On August 25, 2006, plaintiffs filed a complaint in this Court claiming that defendants are engaged in false marketing and false advertising of endoscopic probes in violation of 35 U.S.C. § 292, 15 U.S.C. § 1225, and 15 U.S.C. § 1125. Plaintiffs allege that defendants are advertising that their probes are covered by the '675 patent when defendants' probes do not have all the elements claimed by the patent. Id. ¶¶ 32, 37. Plaintiffs further allege that defendants' claim that they were the first to invent argon plasma coagulators via flexible catheters is false and is likely to deceive consumers of electrosurgical probes used in argon plasma coagulation. Id. ¶ 47.

II. DISCUSSION

Pursuant to Rule 12(b)(3) of the Federal Rules of Civil Procedure, defendants move to dismiss the complaint based on improper venue.*fn1 Alternatively, defendants request that the case be transferred to the Western District of Pennsylvania.

In ruling on a motion to dismiss, the Court must accept the plaintiff's well-pleaded factual allegations as true and draw all reasonable inferences in favor of the plaintiff. 2215 Fifth St. Assocs., LP v. U-Haul Int'l, Inc., 148 F. Supp. 2d 50, 54 (D.D.C. 2001). The Court, however, need not accept the plaintiff's legal conclusions as true. Id. To prevail on a motion to dismiss for improper venue, the defendant must present facts that will defeat the plaintiff's assertion of venue.
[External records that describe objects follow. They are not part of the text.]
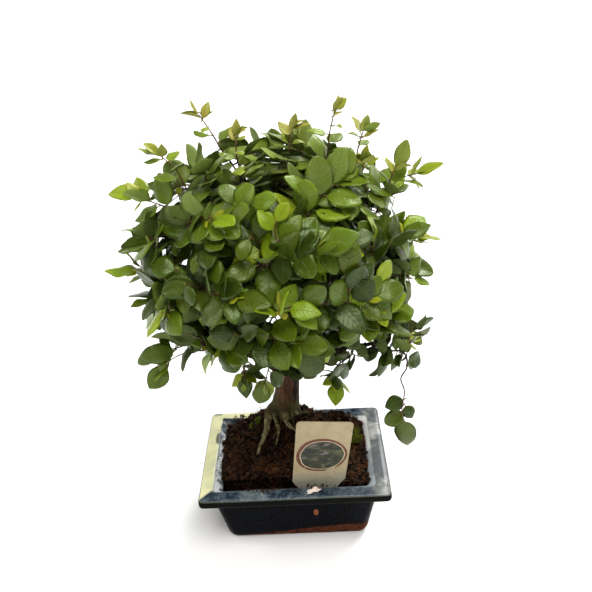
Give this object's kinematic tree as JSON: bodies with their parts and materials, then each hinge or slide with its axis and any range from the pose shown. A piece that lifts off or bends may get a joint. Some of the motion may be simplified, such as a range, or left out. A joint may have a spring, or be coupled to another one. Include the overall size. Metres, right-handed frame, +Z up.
{
  "type": "potted bonsai tree",
  "caption": "Small-leaved bonsai tree with a dense rounded crown, standing in a glazed rectangular pot with soil, moss and a plant label.",
  "frame": {"origin": "middle of the pot's flat foot, on the surface that the pot stands on", "axes": "+X along the pot's long side, -Y towards the front with the plant label, +Z up the trunk"},
  "size_m": [0.2461, 0.2154, 0.3519],
  "materials": {
    "pot_glaze": "glossy, mottled blue-black glaze over a bare terracotta foot",
    "screen_plastic": "moulded mesh",
    "root_ball_soil": "matt, fibrous peat held by roots",
    "potting_mix": "matt, crumbly",
    "moss": "matt, tufted",
    "bark": "thin, finely cracked, grey-green low down",
    "leaf": "waxy, veined",
    "label_plastic": "printed plastic card"
  },
  "bodies": {
    "root": {"crown_shoot_01": "leaf", "crown_shoot_02": "leaf", "crown_shoot_03": "leaf", "crown_shoot_04": "leaf", "crown_shoot_05": "leaf", "crown_shoot_06": "leaf", "crown_shoot_07": "leaf", "crown_shoot_08": "leaf", "crown_shoot_09": "leaf", "crown_shoot_10": "leaf", "crown_shoot_11": "leaf", "crown_shoot_12": "leaf", "crown_shoot_13": "leaf", "crown_shoot_14": "leaf", "crown_shoot_15": "leaf", "crown_shoot_16": "leaf", "crown_shoot_17": "leaf", "crown_shoot_18": "leaf", "crown_shoot_19": "leaf", "crown_shoot_20": "leaf", "crown_shoot_21": "leaf", "crown_shoot_22": "leaf", "crown_shoot_23": "leaf", "crown_shoot_24": "leaf", "crown_shoot_25": "leaf", "crown_shoot_26": "leaf", "drain_screen_left": "screen_plastic", "drain_screen_right": "screen_plastic", "moss_left": "moss", "moss_right": "moss", "plant_label": "label_plastic", "pot": "pot_glaze", "potting_mix": "potting_mix", "root_ball": "root_ball_soil", "shoot_front_bright": "leaf", "shoot_front_left": "leaf", "shoot_front_right": "leaf", "shoot_left_droop": "leaf", "shoot_left_high": "leaf", "shoot_left_low": "leaf", "shoot_left_middle": "leaf", "shoot_left_upper": "leaf", "shoot_left_wide": "leaf", "shoot_right_drop": "leaf", "shoot_right_high": "leaf", "shoot_right_long": "leaf", "shoot_right_lower": "leaf", "shoot_right_middle": "leaf", "shoot_right_top": "leaf", "shoot_right_top_small": "leaf", "shoot_top_left": "leaf", "shoot_top_left_inner": "leaf", "shoot_top_middle": "leaf", "shoot_top_right": "leaf", "shoot_trailing": "leaf", "shoot_under_front": "leaf", "shoot_under_left": "leaf", "shoot_under_right": "leaf", "trunk": "bark"}
  },
  "joints": []
}
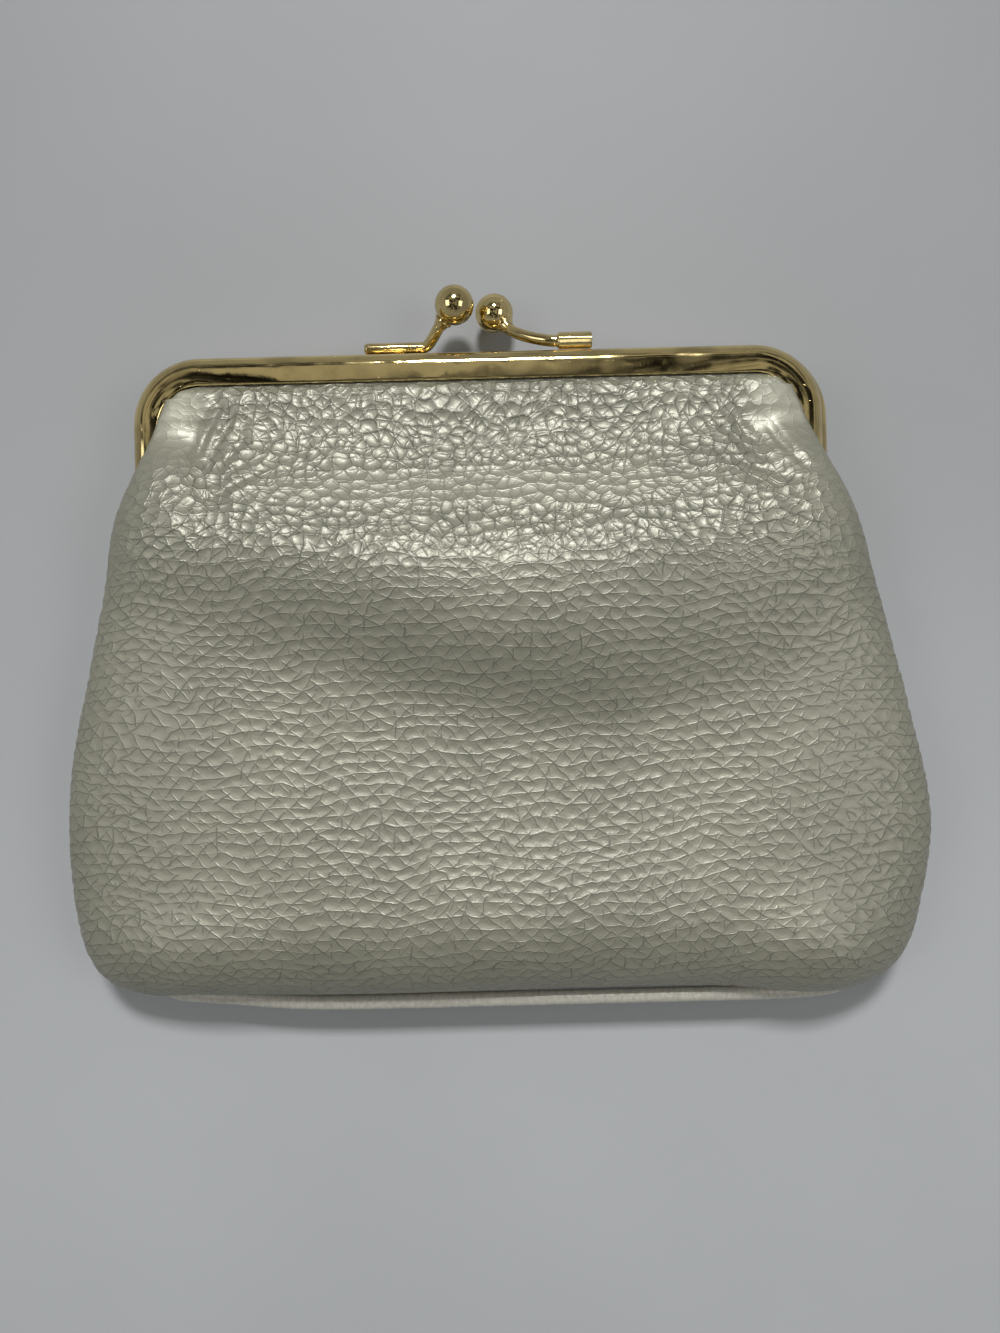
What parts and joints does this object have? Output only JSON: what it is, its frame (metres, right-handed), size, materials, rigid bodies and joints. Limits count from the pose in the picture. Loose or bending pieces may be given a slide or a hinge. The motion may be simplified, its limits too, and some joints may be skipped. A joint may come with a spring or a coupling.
{
  "type": "kiss lock coin purse",
  "caption": "Pebbled leather coin purse held in a folding metal frame that closes with a two-ball kiss clasp.",
  "frame": {"origin": "under the middle of the purse's bounding box, on the surface that its back panel lies on", "axes": "+X across the purse to the right, +Y from the bottom seam towards the clasp, +Z from the back panel up through the front panel"},
  "size_m": [0.168, 0.1412, 0.0246],
  "materials": {
    "pale_gold": "polished pale gold plating with fine scratches",
    "taupe_leather": "pebbled grain with a soft sheen",
    "lining": "matte woven lining cloth",
    "paper_cord": "twisted paper cord"
  },
  "bodies": {
    "back_half": {"back_frame": "pale_gold", "left_hinge_rivet": "pale_gold", "right_hinge_rivet": "pale_gold", "back_clasp_arm": "pale_gold", "back_clasp_collar": "pale_gold", "back_clasp_ball": "pale_gold", "back_packing_cord": "paper_cord", "back_panel": "taupe_leather", "back_lining": "lining", "front_panel": "taupe_leather", "front_lining": "lining", "front_panel_fold": "taupe_leather", "front_lining_fold": "lining", "bottom_piping": "taupe_leather", "bottom_piping_cord": "paper_cord"},
    "front_half": {"front_frame": "pale_gold", "front_clasp_arm": "pale_gold", "front_clasp_collar": "pale_gold", "front_clasp_ball": "pale_gold", "front_packing_cord": "paper_cord", "front_panel_top": "taupe_leather", "front_lining_top": "lining"}
  },
  "joints": [
    {"name": "frame_hinge", "type": "hinge", "parent": "back_half", "child": "front_half", "pos_m": [0, 0.02855, 0.009], "axis": [1, 0, 0], "range_deg": [0, 85], "deforming": ["front_panel_fold", "front_lining_fold"]}
  ]
}
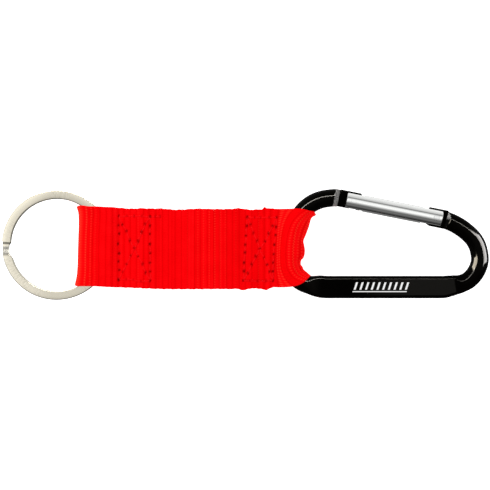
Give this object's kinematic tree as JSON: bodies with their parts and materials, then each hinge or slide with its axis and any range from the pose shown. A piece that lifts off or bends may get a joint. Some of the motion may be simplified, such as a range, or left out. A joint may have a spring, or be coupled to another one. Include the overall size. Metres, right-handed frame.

Id.

Plaintiffs claim that the District of Columbia is the proper venue because it is a district "in which a substantial part of the events or omissions giving rise to the claim occurred."

Pls.' Mem. in Opp'n to Defs.' Mot. to Dismiss ("Pls.' Opp'n") at 4; 28 U.S.C. § 1391(b)(2).*fn2 Specifically, plaintiffs argue that the parties were previously engaged in extensive litigation over the '675 patent in this district and this Court construed the parameters of the patent. Pls.' Opp'n at 4-5. Plaintiffs claims arise out of defendants' alleged false marketing of their probes as being covered by the '675 patent. Id. at 5. Plaintiffs argue that because this Court construed the '675 patent, a substantial portion of the events giving rise to their claims -- namely, the construal of the patent -- occurred in the District of Columbia. Id.

Defendants submit that neither the plaintiffs nor the defendants have any employees or facilities in the District of Columbia. Defs.' Mem. in Support of Defs.' Mot. to Dismiss at 1. Moreover, plaintiffs have sued for false advertising and false marketing and nothing in the complaint alleges that any such advertising or marketing occurred in the District of Columbia.

Id. at 4; Defs.' Reply in Support of Defs.' Mot. to Dismiss at 1.

Venue is not proper in this district because all of the alleged acts of false advertising and false marketing occurred outside this district, presumably in the Western District of Pennsylvania where Dr. Canady resides and where Canady Technology has its principal place of business. The Court is not persuaded by plaintiffs' argument that because a court will have to look at a decision rendered by this Court in a prior lawsuit construing the '675 patent to determine whether defendants are engaged in acts of false advertising, this Court is somehow the proper venue. Plaintiffs have sued defendants for false advertising and false marketing, not patent infringement.

When a plaintiff files an action in the wrong district, the district court in which the case was filed "shall dismiss, or if it be in the interest of justice, transfer such case" to the proper venue. 28 U.S.C. § 1406(a). As a general matter, transfer of the case is favored over dismissal. El v. Belden, 360 F. Supp. 2d 90, 93 (D.D.C. 2003). A district court may transfer a civil action to any other district where it might have been brought "[f]or the convenience of parties and witnesses, in the interest of justice." 28 U.S.C. § 1404(a). The party seeking transfer of a case bears the burden of demonstrating that transfer pursuant to § 1404(a) is warranted. Gemological Inst. of Am., Inc. v. Trang Thi-Dai Phan, 145 F. Supp. 2d 68, 71 (D.D.C. 2001). Additionally, the party must demonstrate that the action could have been brought in the proposed transferee district. Id.

As noted above, all of the events giving rise to the claims in the complaint occurred outside the District of Columbia. Dr. Canady and Canady Technology are located in Western District of Pennsylvania. The cause of action arose in that jurisdiction. The relevant witnesses and documents are in that jurisdiction. Therefore, in the interest of justice, the case will be transferred to the Western District of Pennsylvania.*fn3 Because this case is being transferred, the portion of defendants' motion seeking to dismiss this case is denied as moot.

III. CONCLUSION

For the reasons stated above, the Court will transfer the case. An order consistent with this memorandum opinion will be issued separately on this same day.